In 2013, the Shanghai Disney project, which was still under construction at the time, created a "golden idea" platform for its employees and Party members to provide ideas to help the company improve, and eight of its 39 proposals made had been submitted to the company's executive team.

Nearly 1,000 kilometers away from Shanghai, grassroots Party organizations are leading villagers toward a better life in Jinggangshan, home to CPC's first rural revolutionary base, established 90 years ago in the inland province of Jiangxi.

Huang Chengzhong is secretary of the Party committee of Shenshan village.

The committee is responsible not only for enabling the villagers to get to know CPC policies and goals such as poverty eradication, but helping ensure they are carried out and achieved in the village.

There are 19 Party members in the village, with the eldest born during the war against Japanese aggression and the youngest in 1993.

Under the leadership of the village Party committee, a leading group for targeted poverty relief, comprised of five Party members, including Zuo Xiangyun, has been set up.
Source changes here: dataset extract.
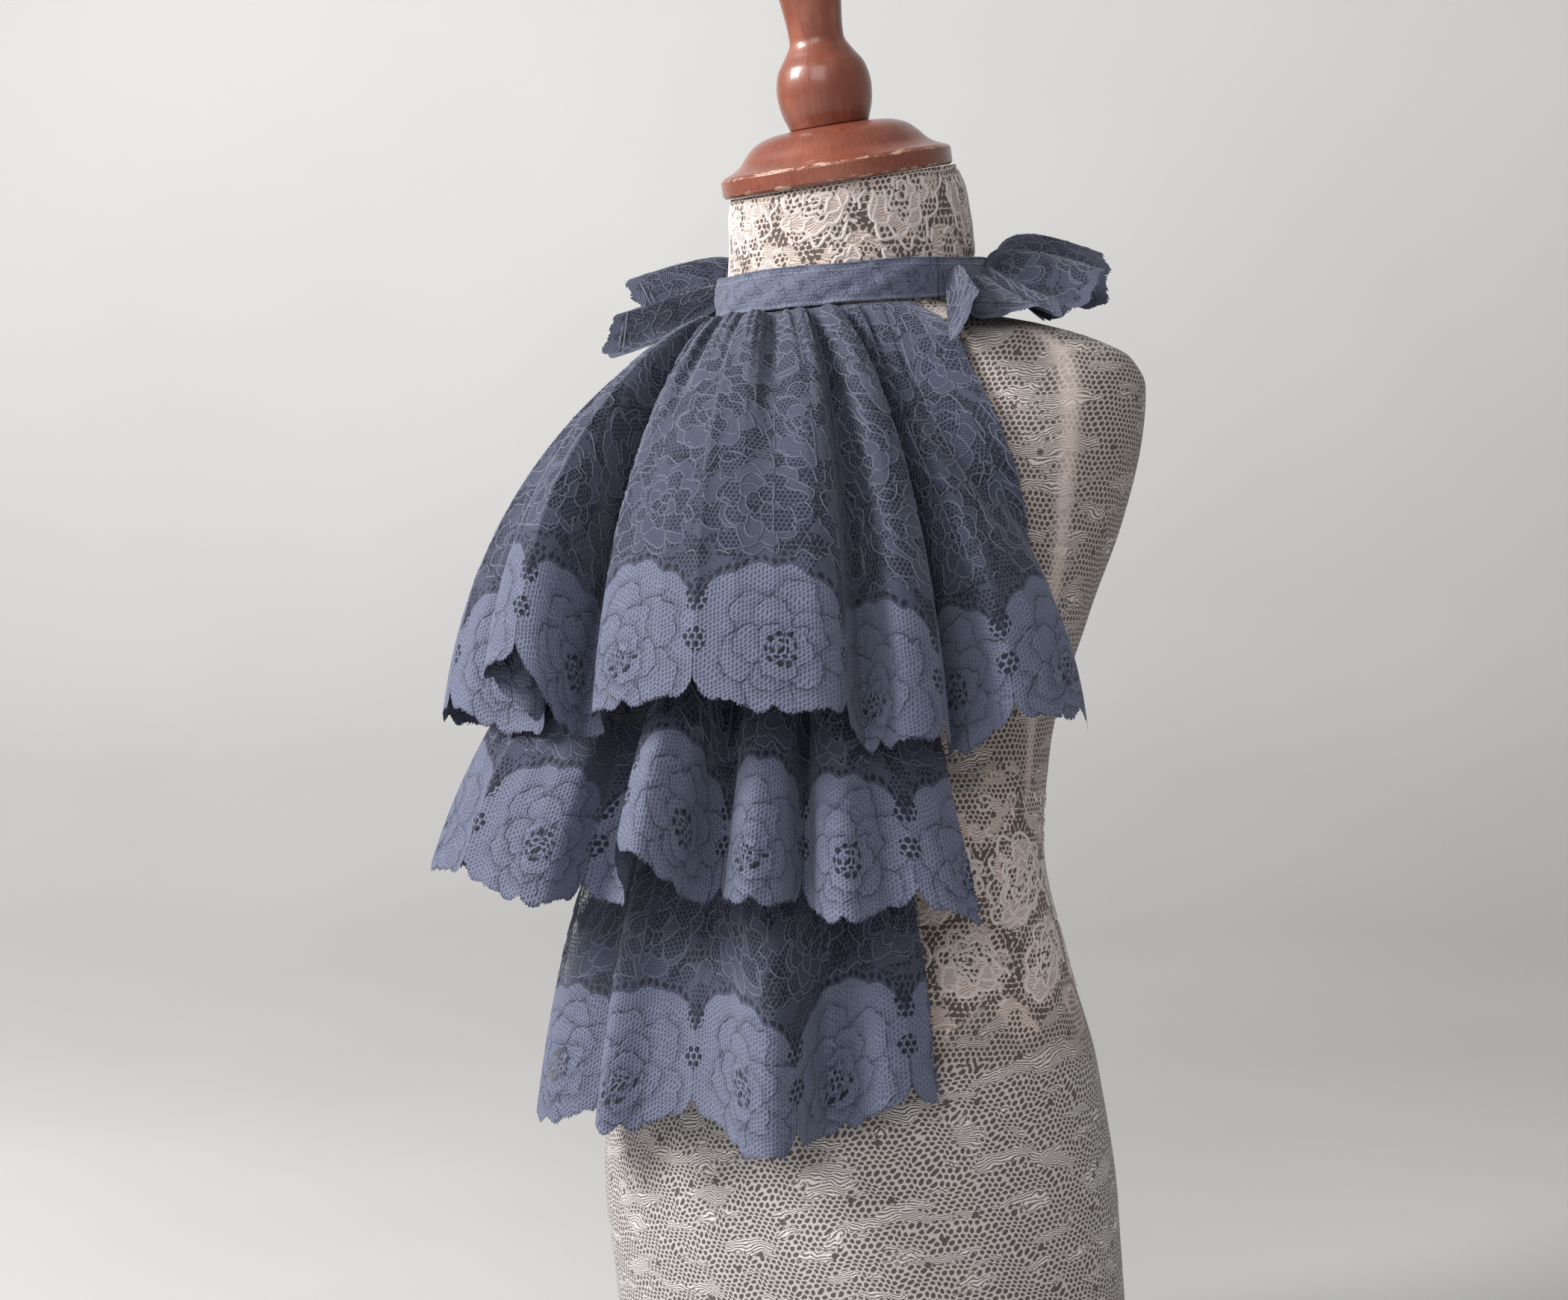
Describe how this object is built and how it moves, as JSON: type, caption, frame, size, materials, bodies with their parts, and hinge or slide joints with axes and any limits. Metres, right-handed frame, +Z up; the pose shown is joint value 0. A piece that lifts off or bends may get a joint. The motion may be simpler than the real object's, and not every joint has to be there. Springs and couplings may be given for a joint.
{
  "type": "lace jabot on a limbless dress form",
  "caption": "Tiered corded lace jabot with a gathered neck ruffle and plain neckband, standing on a small limbless dress form with a turned wooden neck cap.",
  "frame": {"origin": "centre of the form's flat base, on the surface that it stands on", "axes": "+Z up the form, -Y towards its front, +X towards the form's left side"},
  "size_m": [0.2934, 0.2841, 0.6815],
  "materials": {
    "blue_lace": "slate-blue corded lace, net ground with dense rose motifs",
    "band_lace": "slate-blue dense lace",
    "cream_lace": "cream lace stretched over a dark form",
    "red_wood": "satin red-brown varnish, worn at the rim"
  },
  "bodies": {
    "root": {"form_torso": "cream_lace", "neck_cap": "red_wood", "finial": "red_wood", "neckband_front": "band_lace", "neckband_back_right": "band_lace", "neckband_back_left": "band_lace", "backing_panel": "blue_lace", "tier_1": "blue_lace", "tier_2": "blue_lace", "tier_3": "blue_lace", "ruffle_left": "blue_lace", "ruffle_right": "blue_lace"}
  },
  "joints": []
}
Poverty relief projects initiated under the group include setting up cooperatives to grow peaches and tea, promoting farm tours, renovating dilapidated houses and helping villagers pay social insurance.

Together with two fellow villagers, Zuo set up a tourism council to arrange farm tours to the village.

"We assign tourists to different households, record the revenue and distribute it among participating villagers," Zuo told reporters when counting one morning's revenue, which was over 1,000 yuan (152 U.S. dollars).

"The amount was about the equivalent of a poor household's annual earnings ten years ago," Zuo said.

Zuo attributes the increase to the Party's leadership, institutional arrangement and hard work of the villagers.

With 50 villagers in 21 households, Shenshan has been officially taken off the list of impoverished areas together with the Jinggangshan region earlier this year, as the number of people who live under the poverty line here has fallen below 2 percent.

"Casting of poverty is only the first step," Huang said. "The next step to which the Party is leading our small village is to achieve moderate but common and sustainable prosperity."